MLE is negative while $\lambda$ should be positive

Solution 1:

From the distribution of gamma distribution,

$$f(x) = \frac1{\Gamma(k)\theta^k}x^{k-1}e^{-\frac{x}{\theta}}$$

Now, let $\theta$ be $\lambda$ and $k$ be $2$, we know that

$$f(x) = \frac1{\Gamma(2)\lambda^2}xe^{-\frac{x}\lambda}=\frac{xe^{-\frac{x}\lambda}}{\lambda^2}$$ is a valid distribution.

From your working, it shows that you are aware that power of $2$ should be there in the denominator.

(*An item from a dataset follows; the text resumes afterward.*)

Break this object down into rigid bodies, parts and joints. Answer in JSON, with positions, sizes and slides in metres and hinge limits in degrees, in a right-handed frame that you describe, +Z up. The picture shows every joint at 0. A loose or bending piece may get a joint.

Now, from $$-\frac{2n}{\lambda}+\frac1{\lambda^2}\sum_{i=1}^n x_i = 0$$

We have $$\frac1{\lambda^2}\sum_{i=1}^n x_i = \frac{2n}{\lambda}$$

Multiply by $\frac{\lambda^2}{2n}$,

$$\lambda = \frac1{2n}\sum_{i=1}^n x_i > 0$$

Note that the second derivative is

$$\frac{2n}{\lambda^2}-\frac2{\lambda^3}\sum_{i=1}^n x_i=\frac2{\lambda^2}\left(n-\frac{\sum_{i=1}^n x_i}{\lambda} \right)<0$$